Pepa is designed within real-world limitations:

  • modest hardware, software and subscription budgets
  • homelab environments in older houses
  • unpredictable and expensive energy supply
  • aging hardware and upstream software dependencies
  • incremental improvement and experimentation

These constraints ensure Pepa is practical, reproducible, and maintainable.


  • Not an AGI project — Focuses on practical cognitive assistance, not Artificial General Intelligence.
  • Not a chatbot — Conversation is only an interface; memory and task management are primary.
  • Not a robot or mechanical assistant — Pepa is software and systems-based, not a physical companion or humanoid device.
  • Not cloud-dependent — Designed to function primarily with self-hosted infrastructure.
  • Not a monolithic AI agent — Uses octopus-inspired modular subsystems; deterministic orchestration remains centralized.
  • Not a commercial product — Open exploration of personal cognitive infrastructure, not a startup.
  • Not perfect — Being built in a modest homelab by its own aging user so incremental improvements and failures are expected and documented.

Pepa is an open exploration into the future of personal AI assistance.

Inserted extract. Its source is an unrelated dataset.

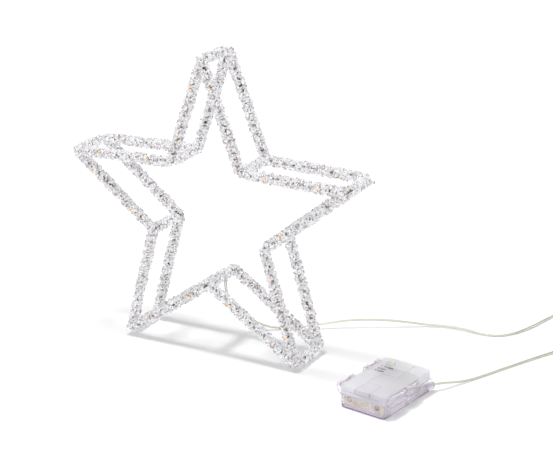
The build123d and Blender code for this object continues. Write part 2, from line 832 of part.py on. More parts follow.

We welcome developers, engineers, and thinkers interested in:

  • Supporting the elderly they love, or will one day become themselves
  • AI agents
  • memory systems
  • personal knowledge infrastructure
  • self-hosted AI
  • assistive technologies

Collaborators are invited to contribute ideas, critique, and improvements, with the understanding that Pepa is experimental, modular, and human-centered. Contact the editor.

Pepa began as a personal solution to a universal problem: human memory and cognitive capacity decline with age. At 65, I recognized firsthand that even the most organized mind can forget important details, miss patterns, or struggle with complex daily tasks. I wanted a system that would support memory, maintain independence, and adapt over time, rather than relying on temporary digital notes or commercial assistants.

The arrival of local language models and open source AI tools made the project technically and financially achievable at my pay grade. Pepa could now combine automation, structured memory storage, and reasoning engines to create a self-hosted cognitive ecosystem — an AI system that supplements human memory and decision-making without replacing the human.

In short, Pepa is not just software and cabling. It is the practical embodiment of a personal cognitive assistant, born from necessity, informed by decades of engineering and automation experience, and designed to support the elderly while respecting autonomy, privacy, and human-centered principles.